Tony and I are kind of the odd balls here
We’ve been married our whole lives, we’ve got more kids than sense, we work in the virtual world. We carry insurance policies and have retirement investments and are kind of conventional in that corner of life. We have no piercings. We wear shoes almost all the time. Tony’s pipe is filled with tobacco, of the brown (not green) variety of an evening… unless of course Kelly wanders up, “Hey man, can I borrow that to smoke a bowl?”

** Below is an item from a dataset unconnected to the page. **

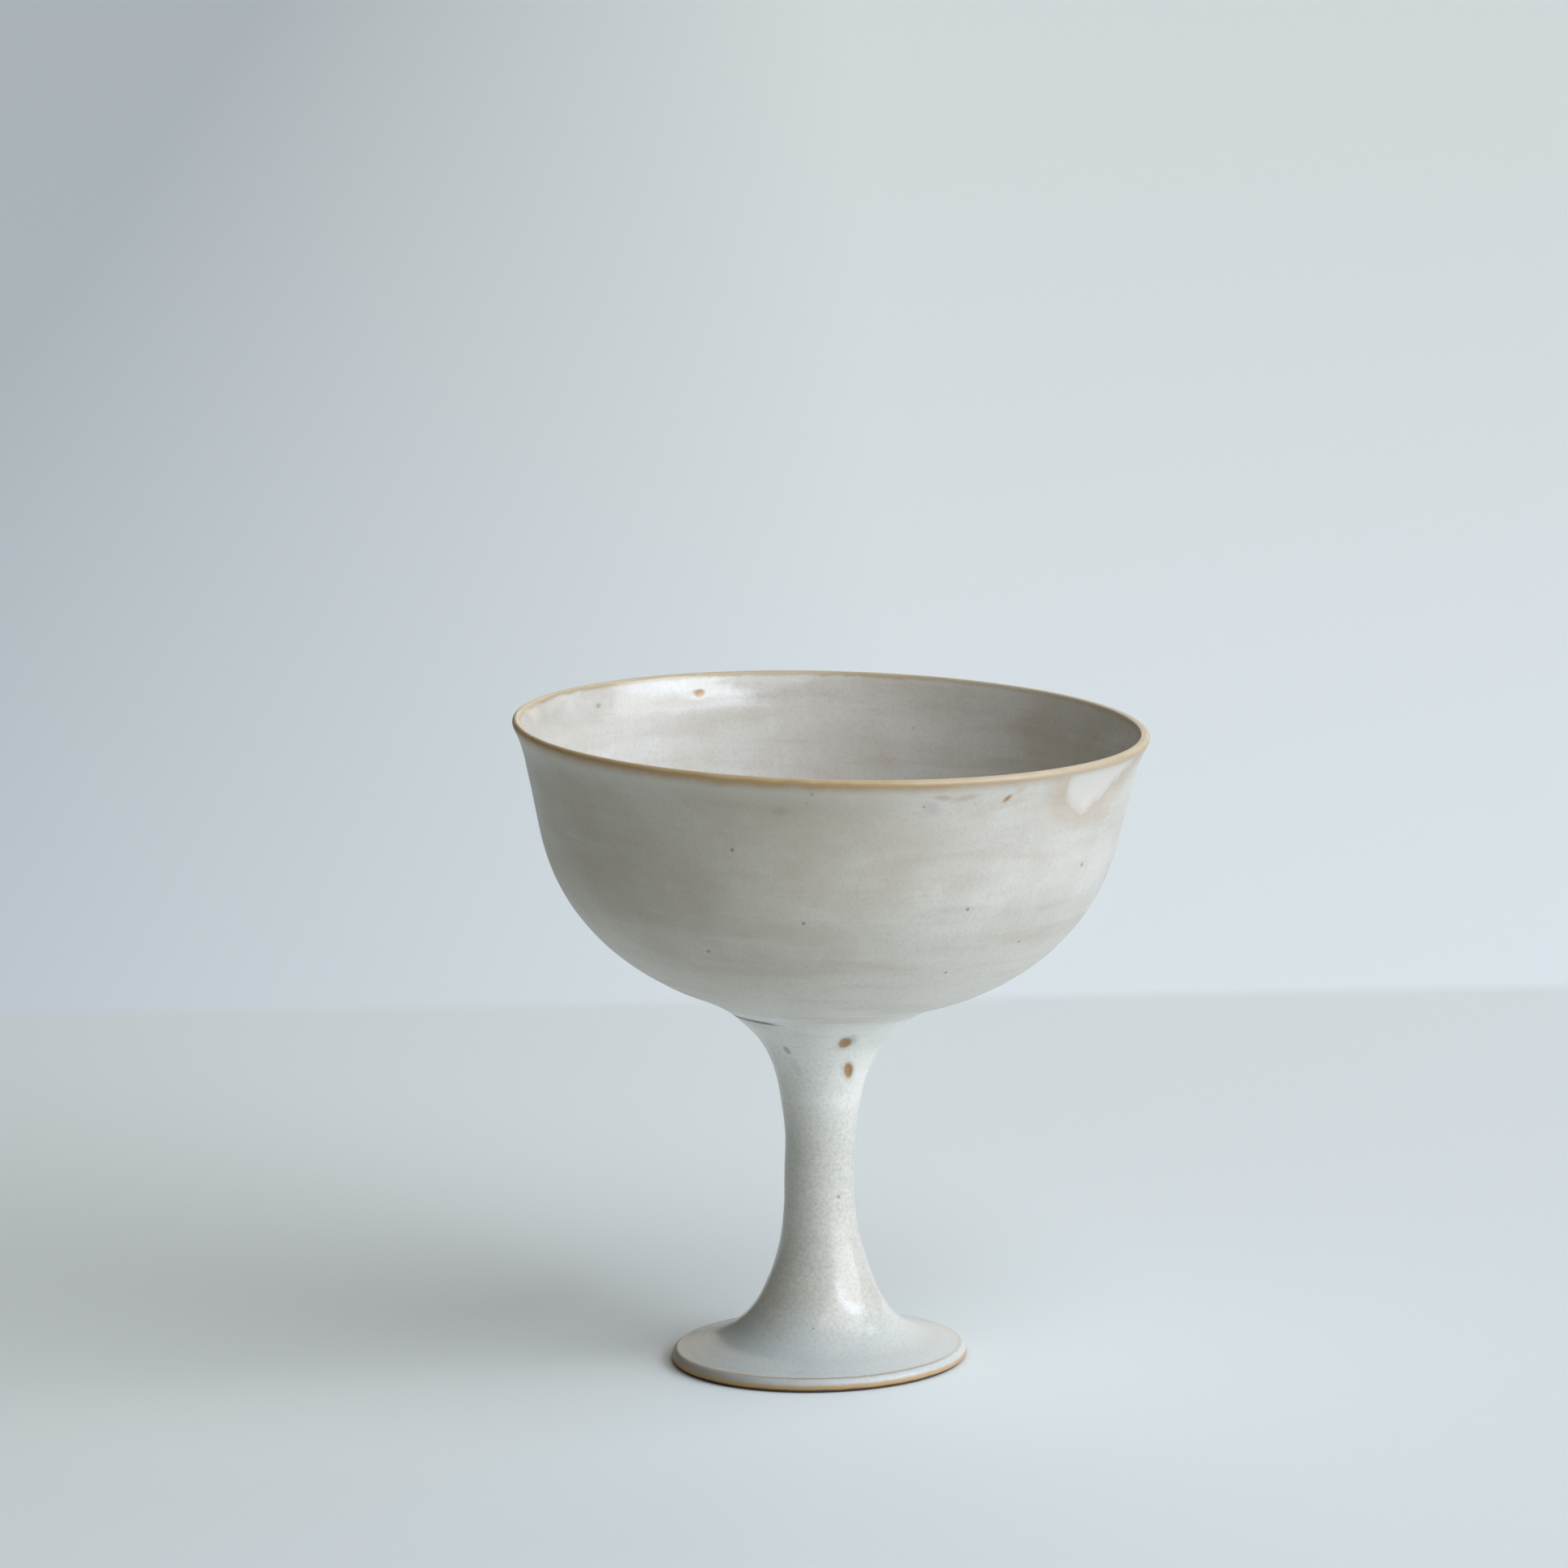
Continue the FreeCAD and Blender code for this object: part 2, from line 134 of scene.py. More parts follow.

And, perhaps that’s what I love about being here: remembering that there are lots of ways to live life and play a drum, even when we think we cannot play, even when we think our way of drumming is the best, even when we inadvertently drown out the other people in the circle with our enthusiasm. When it gets chaotic, someone will hop up and break it down, using nothing but the ground beneath his feet to make music, an old magician will colour fire with starlight, and someone who loves you for no good reason whatsoever will wrap fatherly arms around you and remind you that the world has been here for a long time, she’s still spinning, and the thing we all need to be studying harder is how to love. I don’t know about you, but I can use that kind of reality check from time to time.
I feel like I’m watching the fire and hearing the drums too! Beautiful Jen! Thanks again for that time of reflection and inspiration.
Love this, a great reminder that there isn’t a right way to live life!!
You’re most welcome, Freed… that’s entirely the point, to transport people through story telling.
Love it Jenn! Except that you’re making me want to rush the next couple of months and get to Guatemala! We’ve got two months still in southern Mexico, then expect to head your way for February (and maybe March)…can’t wait!
Very nice. I enjoy the glimpses you give into your life. You have some very interesting experiences. Thanks for sharing.